The result carried a broader message. Recovery begins by strengthening the key connectors that hold a system together. Simplicity can be powerful when guided by structure. For engineers accustomed to optimization under uncertainty, this felt intuitively right. The work also held personal significance: it was my first publication with Professor Gouhier, the same instructor who had once introduced me to the field of ecological dynamics. What began as a course requirement had evolved into a collaboration, uniting mentor, teacher, and former student through a shared curiosity about resilience.
Managing Before Collapse
If that study explored recovery after disruption, the next collaboration, Datta et al. (2025, Communications Earth and Enviroment), turned to the challenge of prevention. We coupled CMIP6 climate projections with network-based population models across eleven ecosystems to assess how warming alters plant–pollinator interactions. The results were sobering: tropical ecosystems, already near their thermal limits, could lose around half their pollinator populations by the end of the century, while temperate systems remain comparatively buffered.

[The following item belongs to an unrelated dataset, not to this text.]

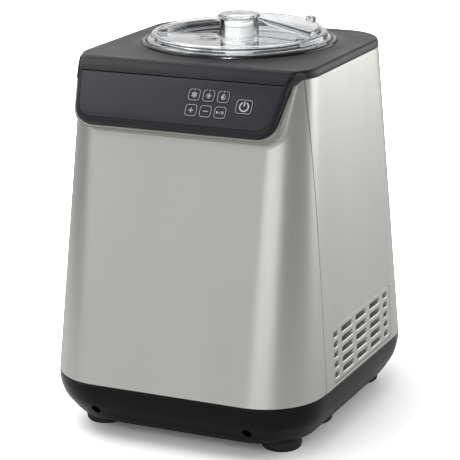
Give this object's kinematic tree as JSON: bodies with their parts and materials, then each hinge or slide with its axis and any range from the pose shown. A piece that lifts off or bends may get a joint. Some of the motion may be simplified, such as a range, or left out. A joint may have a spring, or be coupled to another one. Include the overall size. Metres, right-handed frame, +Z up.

To operationalize these insights, we introduced the Management Efficiency Ratio (MER), which measures ecological gain per unit of management effort. The analysis showed that multi-plant management strategies yield high returns in the tropics but limited benefits in temperate regions. The larger principle is universal: resilience must be context-specific. Whether managing ecosystems or city infrastructure, equal investment everywhere is neither efficient nor equitable. Understanding where vulnerability concentrates is the first step toward fairness in adaptation.
Toward a Framework for Uncertainty
The collaboration evolved again with Rachindra et al. (2025, npj Climate and Atmospheric Science), a Perspective article that argued for rethinking how science approaches internal climate variability. We proposed that variability, rather than being treated as noise, should be viewed as information about the system’s internal dynamics. The paper outlined how nonlinear dynamical (NLD) approaches — including Lyapunov exponents, attractor reconstruction, complex network analysis, and entropy measures — can be integrated with initial-condition large ensembles to capture the full, irreducible spread of climate outcomes.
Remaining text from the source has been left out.